▶ Set exercise: Both the line containing "for figure in" and the line containing "zip(*points))), Vector(map(max, zip(*points)))" are to be reproduced exactly, along with every line between them, and nothing more.

--- begin Data extract ---

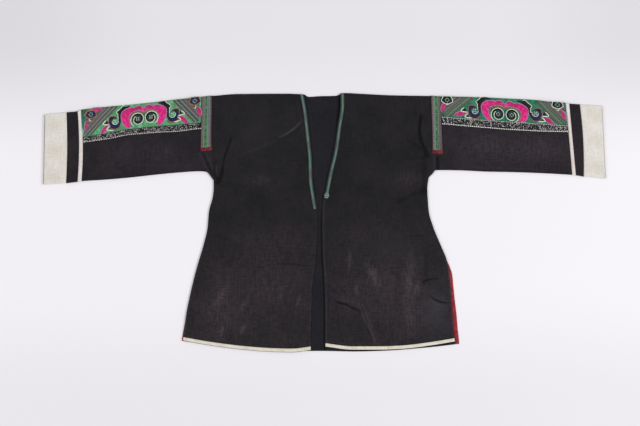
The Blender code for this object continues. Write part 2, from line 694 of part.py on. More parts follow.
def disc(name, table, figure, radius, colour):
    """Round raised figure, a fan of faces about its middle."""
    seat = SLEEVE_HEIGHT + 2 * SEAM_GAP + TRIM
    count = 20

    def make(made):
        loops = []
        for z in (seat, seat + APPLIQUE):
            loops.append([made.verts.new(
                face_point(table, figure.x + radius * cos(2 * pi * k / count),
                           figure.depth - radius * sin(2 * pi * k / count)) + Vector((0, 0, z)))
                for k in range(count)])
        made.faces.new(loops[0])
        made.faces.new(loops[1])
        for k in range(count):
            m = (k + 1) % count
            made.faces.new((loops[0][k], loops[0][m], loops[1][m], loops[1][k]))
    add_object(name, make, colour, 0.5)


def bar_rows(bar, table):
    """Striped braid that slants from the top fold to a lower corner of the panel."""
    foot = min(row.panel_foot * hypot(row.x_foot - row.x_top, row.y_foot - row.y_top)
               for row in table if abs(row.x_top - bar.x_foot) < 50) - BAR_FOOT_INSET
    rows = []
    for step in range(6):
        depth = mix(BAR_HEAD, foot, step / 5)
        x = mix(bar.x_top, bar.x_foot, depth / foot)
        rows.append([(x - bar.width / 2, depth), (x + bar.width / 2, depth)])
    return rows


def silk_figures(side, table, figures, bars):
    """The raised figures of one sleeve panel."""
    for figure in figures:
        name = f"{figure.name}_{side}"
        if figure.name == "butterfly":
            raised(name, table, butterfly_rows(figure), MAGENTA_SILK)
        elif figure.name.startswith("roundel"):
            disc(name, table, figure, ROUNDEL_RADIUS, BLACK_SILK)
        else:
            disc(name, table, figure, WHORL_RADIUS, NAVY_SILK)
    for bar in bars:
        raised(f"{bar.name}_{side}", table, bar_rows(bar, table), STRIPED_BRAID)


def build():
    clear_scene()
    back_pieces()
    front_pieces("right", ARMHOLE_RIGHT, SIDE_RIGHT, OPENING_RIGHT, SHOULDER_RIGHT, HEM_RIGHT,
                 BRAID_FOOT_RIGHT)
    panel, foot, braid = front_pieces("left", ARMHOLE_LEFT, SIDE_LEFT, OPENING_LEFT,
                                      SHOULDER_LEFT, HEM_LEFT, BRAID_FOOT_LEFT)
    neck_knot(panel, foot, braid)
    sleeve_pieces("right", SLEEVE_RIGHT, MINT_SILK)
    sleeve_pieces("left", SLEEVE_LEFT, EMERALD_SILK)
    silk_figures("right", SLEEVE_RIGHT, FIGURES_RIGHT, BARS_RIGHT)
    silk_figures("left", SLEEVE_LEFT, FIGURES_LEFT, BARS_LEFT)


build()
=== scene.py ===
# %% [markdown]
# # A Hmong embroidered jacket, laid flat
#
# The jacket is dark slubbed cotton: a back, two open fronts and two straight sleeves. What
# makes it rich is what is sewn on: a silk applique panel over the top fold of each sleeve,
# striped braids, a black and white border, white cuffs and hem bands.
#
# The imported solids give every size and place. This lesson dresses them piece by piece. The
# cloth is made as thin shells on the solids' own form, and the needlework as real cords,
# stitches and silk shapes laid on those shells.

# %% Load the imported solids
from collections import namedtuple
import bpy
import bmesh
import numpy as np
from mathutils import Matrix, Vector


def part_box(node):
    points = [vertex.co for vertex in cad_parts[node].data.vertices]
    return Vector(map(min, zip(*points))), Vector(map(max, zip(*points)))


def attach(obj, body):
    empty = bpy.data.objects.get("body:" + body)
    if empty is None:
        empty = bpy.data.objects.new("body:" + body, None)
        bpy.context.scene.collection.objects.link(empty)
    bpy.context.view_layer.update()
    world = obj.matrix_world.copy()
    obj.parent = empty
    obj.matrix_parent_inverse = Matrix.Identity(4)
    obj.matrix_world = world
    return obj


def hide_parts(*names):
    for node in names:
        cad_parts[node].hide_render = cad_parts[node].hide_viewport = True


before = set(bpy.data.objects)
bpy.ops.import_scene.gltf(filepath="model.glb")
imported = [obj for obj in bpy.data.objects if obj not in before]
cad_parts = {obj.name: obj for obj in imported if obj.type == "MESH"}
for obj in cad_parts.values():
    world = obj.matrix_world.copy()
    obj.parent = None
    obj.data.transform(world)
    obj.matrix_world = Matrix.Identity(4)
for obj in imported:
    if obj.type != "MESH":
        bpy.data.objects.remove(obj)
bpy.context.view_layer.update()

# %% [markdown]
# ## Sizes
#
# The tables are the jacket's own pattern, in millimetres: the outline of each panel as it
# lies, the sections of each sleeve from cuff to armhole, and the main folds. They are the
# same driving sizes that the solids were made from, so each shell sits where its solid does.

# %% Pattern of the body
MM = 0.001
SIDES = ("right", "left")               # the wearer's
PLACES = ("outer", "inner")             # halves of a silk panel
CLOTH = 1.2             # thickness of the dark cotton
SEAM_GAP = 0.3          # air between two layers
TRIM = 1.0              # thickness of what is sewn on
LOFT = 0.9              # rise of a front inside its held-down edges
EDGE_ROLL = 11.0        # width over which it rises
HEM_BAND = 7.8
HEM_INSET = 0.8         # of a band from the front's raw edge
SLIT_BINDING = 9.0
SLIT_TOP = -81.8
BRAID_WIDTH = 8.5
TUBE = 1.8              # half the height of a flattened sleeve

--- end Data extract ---

▶ Answer to this problem:
    for figure in figures:
        name = f"{figure.name}_{side}"
        if figure.name == "butterfly":
            raised(name, table, butterfly_rows(figure), MAGENTA_SILK)
        elif figure.name.startswith("roundel"):
            disc(name, table, figure, ROUNDEL_RADIUS, BLACK_SILK)
        else:
            disc(name, table, figure, WHORL_RADIUS, NAVY_SILK)
    for bar in bars:
        raised(f"{bar.name}_{side}", table, bar_rows(bar, table), STRIPED_BRAID)


def build():
    clear_scene()
    back_pieces()
    front_pieces("right", ARMHOLE_RIGHT, SIDE_RIGHT, OPENING_RIGHT, SHOULDER_RIGHT, HEM_RIGHT,
                 BRAID_FOOT_RIGHT)
    panel, foot, braid = front_pieces("left", ARMHOLE_LEFT, SIDE_LEFT, OPENING_LEFT,
                                      SHOULDER_LEFT, HEM_LEFT, BRAID_FOOT_LEFT)
    neck_knot(panel, foot, braid)
    sleeve_pieces("right", SLEEVE_RIGHT, MINT_SILK)
    sleeve_pieces("left", SLEEVE_LEFT, EMERALD_SILK)
    silk_figures("right", SLEEVE_RIGHT, FIGURES_RIGHT, BARS_RIGHT)
    silk_figures("left", SLEEVE_LEFT, FIGURES_LEFT, BARS_LEFT)


build()
=== scene.py ===
# %% [markdown]
# # A Hmong embroidered jacket, laid flat
#
# The jacket is dark slubbed cotton: a back, two open fronts and two straight sleeves. What
# makes it rich is what is sewn on: a silk applique panel over the top fold of each sleeve,
# striped braids, a black and white border, white cuffs and hem bands.
#
# The imported solids give every size and place. This lesson dresses them piece by piece. The
# cloth is made as thin shells on the solids' own form, and the needlework as real cords,
# stitches and silk shapes laid on those shells.

# %% Load the imported solids
from collections import namedtuple
import bpy
import bmesh
import numpy as np
from mathutils import Matrix, Vector


def part_box(node):
    points = [vertex.co for vertex in cad_parts[node].data.vertices]
    return Vector(map(min, zip(*points))), Vector(map(max, zip(*points)))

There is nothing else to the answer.